Angesichts dieser Informationsüberflutung wird der Bedarf an einführender, bündiger, basaler Orientierung zu einem dringlichen Desiderat. Ihm hat der in Heidelberg lehrende Kirchenhis­toriker Christoph Strohm nun in mustergültiger Weise zu entsprechen vermocht. Seine kompakte Gesamtschau auf »Die Kirchen im Dritten Reich« vermittelt den aktuellen Kenntnis- und Forschungs­stand in profunder, ausgewogener, jederzeit belastbarer Präzision. Zu Recht setzt er mit dem durch das Ende des wilhelminischen Kaiserreichs markierten, fundamentalen Umbruch, der zumal »für die Kirchen einen tiefen Einschnitt« (10) bedeutete, und dessen weitreichenden kirchen- und religionspolitischen Folgen ein. In prägnanter Sprachgestalt wird sodann die verwirrende Ausgangslage des Jahres 1933 (»Hoffnung und Ernüchterung«) und die im Folgejahr sich vollziehende Formierung der Fronten (»Gleichschaltung und Widerstand«) geschildert. Im weiteren chronologischen Fortgang bilden die letzten Friedensjahre (»Ausgrenzung und Repression«) und die durch »Krieg und Verfolgung« gekennzeichnete Schreckenszeit jeweils organisch strukturierte Kapitel. Abschließend werden zwei übergreifende Problemkreise, nämlich »Judenverfolgung und Shoa« sowie »Kirche und Widerstand« in konzentrischer Fokussierung erörtert. Der »Epilog« weitet den Blick auf die Frage, in welcher Weise sich die Kirchen nach 1945 der bleibenden Schuldfrage gestellt haben. Zwei kartographische Ab-bildungen, eine sorgsam erstellte Quellen- und Literaturauswahl und ein Personenregister leisten zusätzliche wertvolle Hilfe.

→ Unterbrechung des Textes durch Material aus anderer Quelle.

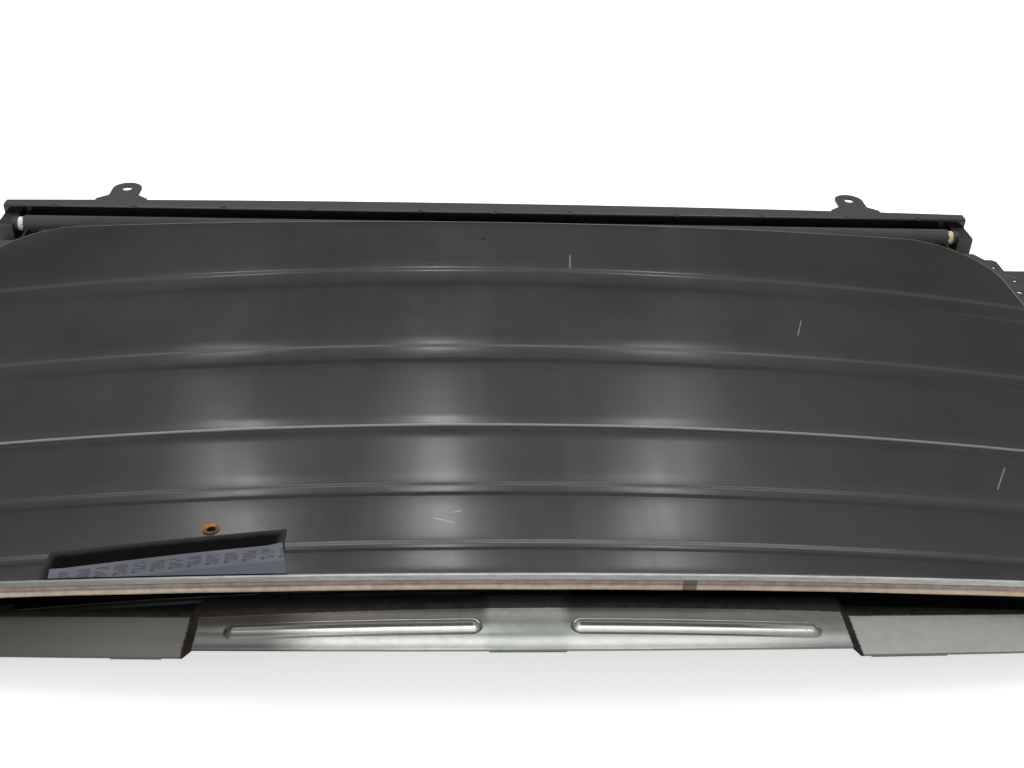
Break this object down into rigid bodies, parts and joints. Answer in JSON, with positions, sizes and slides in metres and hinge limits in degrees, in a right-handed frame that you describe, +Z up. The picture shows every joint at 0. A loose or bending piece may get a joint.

Das Büchlein sei allen, die sich dem noch immer höchst virulenten Thema annähern oder die bereits in zu großer, verwirrender Nähe stehen und darum strukturelle Übersicht finden wollen, aufs Wärmste empfohlen. Zu seinen besonderen Vorzügen zählt nicht zuletzt, dass der Vf. diejenige Spezialfrage, die er in gewichtigen eigenen Forschungen untersucht hat – nämlich den im Dritten Reich von kirchlicher Seite und namentlich von Dietrich Bonhoeffer ge­-leisteten politischen Widerstand –, nicht etwa in den beherrschenden Mittelpunkt rückt, sondern zu den zahlreichen anderen Aspekten des Gesamtthemas in ein wohlproportioniertes Verhältnis setzt.